Ja, wir haben es verstanden, Frauen können alles sein (und das schreibt eine)! Es mag an unserer Herkunft aus der DDR liegen, und ohne eine jedwede geartete politische Diskussion anzustoßen: In einigem waren wir vor mehr als 30 Jahren weiter, wenn ein solcher "Du kannst es auch als Frau schaffen"-Ausruf im Jahre 2018 bei uns nur ein lässiges Schulterzucken hervorruft. Sicherlich ist es gut und richtig, gerade Mädchen und jungen Frauen, die in ihrem Land oder sozialen Umfeld gravierende Nachteile erleiden, zu helfen und ihnen Mut zuzusprechen! Aber auch Jungen leiden unter Mobbing! Fühlen sich zurückgesetzt, wenn sie nicht cool, schnell oder schlau sind! Es fühlt sich so unbeschreiblich berechnend an, wenn dieses themenreiche Kinderbuch so einseitig zugeschnitten wird und von Disney Plattitüden verbreitet werden, nur weil es aktuell in den Kontext passt - und bei Wonder Woman auch so super klappte. Noch 2003 setzte Disney das Buch (mit einer weißen Hauptdarstellerin) als kurze TV-Serie um, doch die Adaption gefiel der Autorin nicht, die sich an deren Qualität störte. Fünfzehn Jahre später nun der neue Versuch, dieses Mal mit einer schwarzen Hauptdarstellerin. Wohl weniger aus Überzeugung als passables Marketinginstrument, um ins Gespräch zu kommen.

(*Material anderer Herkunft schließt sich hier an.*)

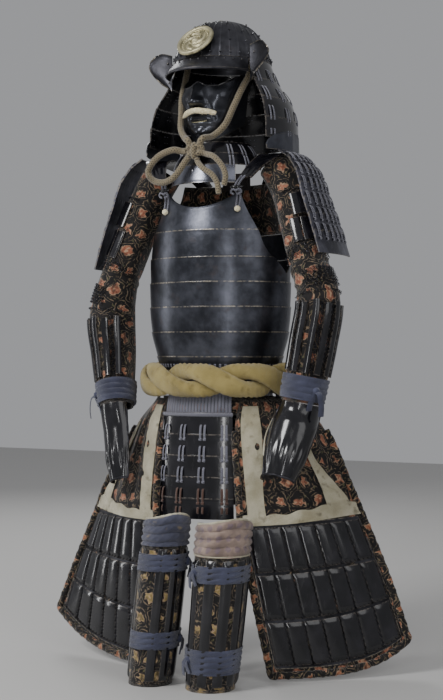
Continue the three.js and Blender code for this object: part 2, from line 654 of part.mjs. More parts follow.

Es gibt so wundervolle intelligente Kinderfilme aus unterschiedlichen Epochen, man denke nur an Mary Poppins, E.T. - Der Außerirdische, Die unendliche Geschichte, Filme der Ghibli- oder Pixar-Studios, Reise in die Urwelt und so viele andere. Da werden Themen wie Freundschaft, Durchhaltevermögen, Vertrauen und so viele Themen behandelt, auf natürliche Art mit passenden Charakteren und dem Fokus auf die Geschichte. Sicherlich wird auch Das Zeiträtsel sein Publikum mit so mancher schönen Sequenz und dem einen oder anderen Witz finden, nichtsdestotrotz wird es bei aller Anstrengung kein Selbstläufer. Zu aufgesetzt amerikanisch wirkt das Ganze, unauthentisch und angepasst. Bitte, Disney, ihr könnt es besser.